The Escambia County Commission is expected this afternoon to sign on to the latest formula agreed to for the county-level RESTORE Act pot.
“It isn’t exactly what we wanted, but it’s what brought everybody together,” said Commissioner Grover Robinson, who has been the commission’s point person for RESTORE matters.
A consortia of the eight Florida counties most impacted by the 2010 oil spill have been hammering out a formula for how their share of Clean Water Act money—or RESTORE money—will be divvied up. Escambia’s proximity to the spill, being the westernmost county in the state, has assured it’s place at the front of the line.
Robinson informed his fellow commissioners that Escambia should be seeing 25.334 percent of the total pot of money allocated to the eight counties. The overall sum of the Clean Water Act penalty has yet to be decided, and will be split into multiple pots, divided between the federal government and the five Gulf Coast states.

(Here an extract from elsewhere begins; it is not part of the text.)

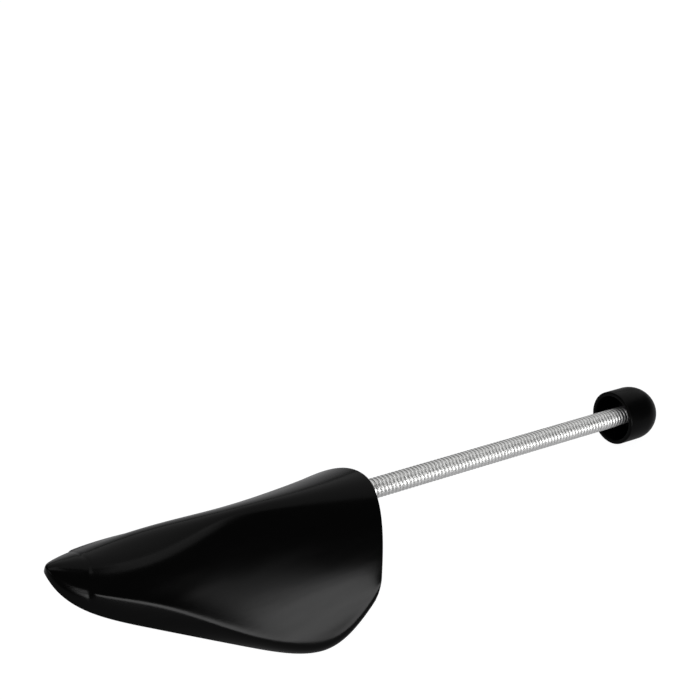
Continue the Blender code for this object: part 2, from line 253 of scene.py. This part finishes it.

“We’re about a percentage point off where we end up losing,” Robinson said. “At the end of the day, it was the right thing to do for a team approach.”
Commission Chairman Gene Valentino noted that Escambia—the last county to sign on to the agreement—faired will in the tentative formula between the eight counties. The percentage reduction was easy enough to live with.
“It’s not material,” Valentino said. “Very good.”
“If it’s ten billion,” Robinson threw out a hypothetical RESTORE settlement, “we just went from $113 million to $106 million.”
The county commission will meet this afternoon at 5:30 p.m. at the downtown governmental complex. Public forum is at 4:30 p.m.